Me pirran los entierros. Desde siempre. Parece que no, y la asistencia a este tipo de actos, es una forma muy interesante de penetrar en el mundo de la reflexión. Nunca disponemos de tiempo para nada; para nada interesante, me refiero. Somos esclavos del puto reloj (¡vaya topicazo!) Y si no hay freno, tampoco hay parada. No hacemos ni un stop en nuestra rutina diaria, hasta que un trallazo brutal nos obliga a estacionar –por un ratito- todos los problemas que sufrimos y, a la vez, a dibujar un breve paréntesis en nuestro cerebro, en el que pensar de dónde venimos y a dónde nos dirigimos. Según la proximidad del finado, además del seso, también reacciona el corazón.
Hoy en día, la gran mayoría de cadáveres son trasladados a un tanatorio, que viene a ser como una residencia de ancianos, pero con menos esperanza de futuro.
Antes, la gente se solía morir en casa –excepto los atropellados por un tranvía- lo más dignamente posible. La capilla ardiente en la casa del fallecido era mucho más “guay” que en un tanatorio, donde todo es muy frio, incluyendo el aire acondicionado y, por supuesto, el muerto.

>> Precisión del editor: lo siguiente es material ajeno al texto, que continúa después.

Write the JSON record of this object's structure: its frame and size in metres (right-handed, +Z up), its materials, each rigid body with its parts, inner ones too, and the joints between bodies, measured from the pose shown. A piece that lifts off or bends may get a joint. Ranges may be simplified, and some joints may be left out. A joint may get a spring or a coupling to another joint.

En las familias, disponer de un muerto durante unas cuantas horas era –además de un acontecimiento- un “lujazo”. Los parientes, orgullosos de la ocasión que se les brindaba, se prestaban a mostrarlo con una evidente y poco disimulada satisfacción. Uno entraba en la casa mortuoria y, una vez besado profusamente el familiar de turno, te preguntaban: “¿Quieres verlo? ¡Ha quedado muy bien!”. Acto seguido, te introducían en la habitación, en función de velatorio –donde uno descubría, en la mesita de noche, el último libro que leyó, un calcetín descuidado, una postal del puerto de Sóller, y restos de la ya inútil medicación- y entonces era el momento de comentar: “¡está muy bien; parece que esté durmiendo! Y venía la inmediata respuesta del pariente: “se quedó como un pajarito, el pobre…”
Finalmente, no quedaba más remedio que citar el recuerdo de la última vez que uno estuvo con el muerto, teniendo muy en cuenta de aproximar, al máximo las distancias temporales. Así: “precisamente, no hace ni diez años que nos comimos un arroz en Tito; ¡quien nos lo iba a decir!

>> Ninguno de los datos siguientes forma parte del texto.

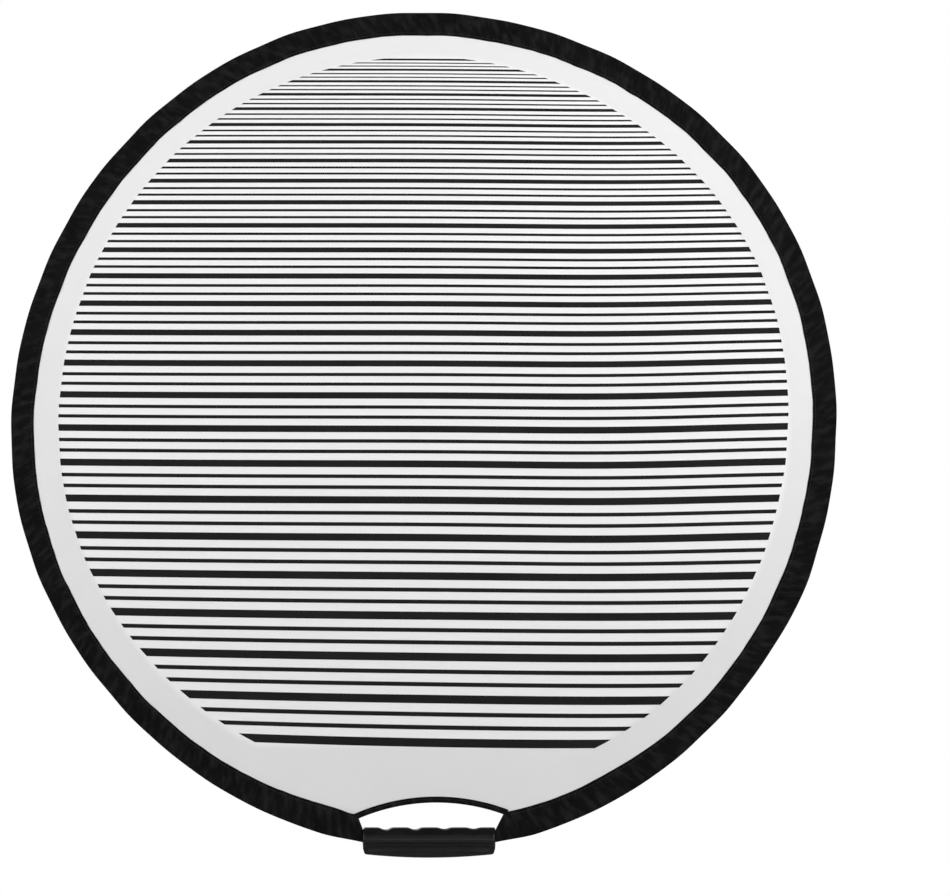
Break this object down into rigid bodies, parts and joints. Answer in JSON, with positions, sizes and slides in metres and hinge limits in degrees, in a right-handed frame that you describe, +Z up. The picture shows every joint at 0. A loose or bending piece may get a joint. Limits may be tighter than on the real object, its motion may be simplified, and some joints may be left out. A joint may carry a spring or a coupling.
{
  "type": "handled collapsible line board disc",
  "caption": "Round spring-hoop cloth disc printed with graduated horizontal lines, in a bound rim, with a moulded hand grip under an arched hand opening.",
  "frame": {"origin": "middle of the hand grip, on the spring band's centre line", "axes": "+Z up from the grip across the disc, +X to the right seen from the printed front, +Y from the printed front to the plain back"},
  "size_m": [0.8, 0.024, 0.816],
  "materials": {
    "printed_cloth": "white woven polyester, slightly satin",
    "line_ink": "black printed ink on cloth",
    "back_cloth": "plain white woven polyester",
    "binding_tape": "matt black woven tape",
    "thread": "black polyester thread",
    "spring_steel": "blued and oiled spring steel",
    "crimped_steel": "zinc-plated steel",
    "moulded_grip": "satin black moulded plastic",
    "screw_steel": "nickel-plated steel"
  },
  "bodies": {
    "held_half": {"front_cloth_lower": "printed_cloth", "printed_lines_lower": "line_ink", "back_cloth_lower": "back_cloth", "rim_binding_lower": "binding_tape", "rim_stitching_lower": "thread", "opening_binding": "binding_tape", "opening_stitching": "thread", "binding_tacks": "thread", "hoop_lower": "spring_steel", "hoop_ferrule": "crimped_steel", "hoop_rivets": "crimped_steel", "grip_front_shell": "moulded_grip", "grip_back_shell": "moulded_grip", "grip_screws": "screw_steel"},
    "bowing_half": {"front_cloth_upper": "printed_cloth", "printed_lines_upper": "line_ink", "back_cloth_upper": "back_cloth", "rim_binding_upper": "binding_tape", "rim_stitching_upper": "thread", "hoop_upper": "spring_steel"}
  },
  "joints": [
    {"name": "bow", "type": "hinge", "parent": "held_half", "child": "bowing_half", "pos_m": [-0.0045, 0, 0.40827], "axis": [1, 0, 0], "range_deg": [-60, 60], "stiffness_Nm_per_rad": 3}
  ]
}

A partir de ese momento, se oía un cierto revuelo en el comedor y en el salón y el visitante se dirigía a estas estancias, en las que el coñac corría como agua y el ambiente estaba más caldeado que en el Bernabeu en un partido contra el equipo de Messi. Allí, lo clásico era contarse chistes los unos a los otros. Avanzando el tiempo, los salones –y los pasillos, y el cuarto de los niños, y la cocina, y la abuela (que sigue viviendo, jeje)- se iban llenando de gente y, con la grata ayuda del alcohol, los chistes y los chascarrillos subían de tono con una facilidad pasmosa.
Ese era el momento póstumo de la “reflexión”.